Now best known for his short poem The Chameleon, Merrick contributed to the verses which were issued by the university of Oxford on the accession of George III (1761), his marriage (1761), and the birth of his heir (1762), and many poems by him are in the collections of Dodsley, ed. 1766, George Pearch, Bell's Fugitive Poetry, and in Dodsley's Museum. Four English lines of his composition were placed over the debtors' gate of the old county gaol in Castle Street, Reading.

==Associations==
Observations by Merrick on a fragment ascribed to Longinus are published by Nathaniel Lardner in the ‘Collection of Testimonies of Ancient Heathens on the Truth of the Christian Religion’ (Works, ed. 1838, vi. 380–1), and John Taylor, in the preface to ‘Marmor Sandvicense,’ 1743, wrote of obligations to him.
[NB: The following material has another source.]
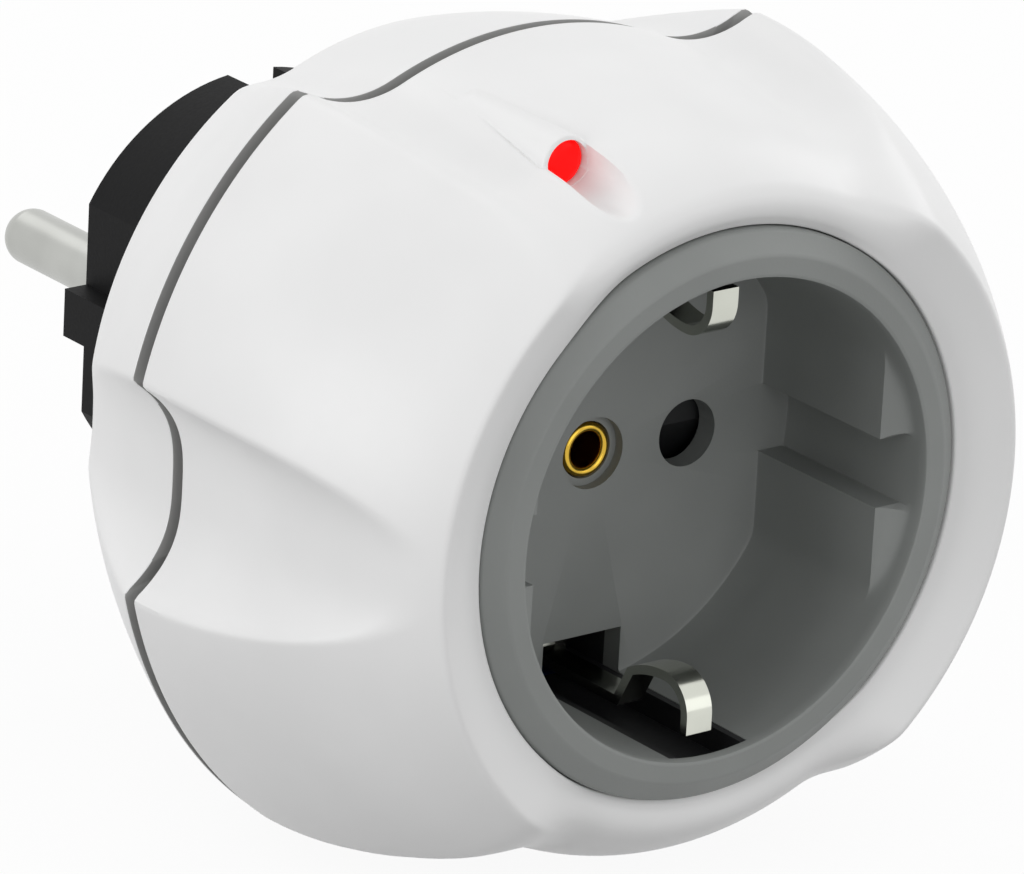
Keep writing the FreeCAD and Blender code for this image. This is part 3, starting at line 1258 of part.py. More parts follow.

Many letters to him from John Ward, and one from Bernard de Montfaucon, are in the British Library. By April 1739 he was corresponding on classical subjects with Hermann Samuel Reimar, the Dutch philologist, and there are references to his ‘Notes on Tryphiodorus’ in Johannes Alberti's final volume of "Hesychius".

==Legacy==
Merrick bequeathed scarce and valuable books to John Loveday of Williamscote, near Banbury, and £400 to Trinity College.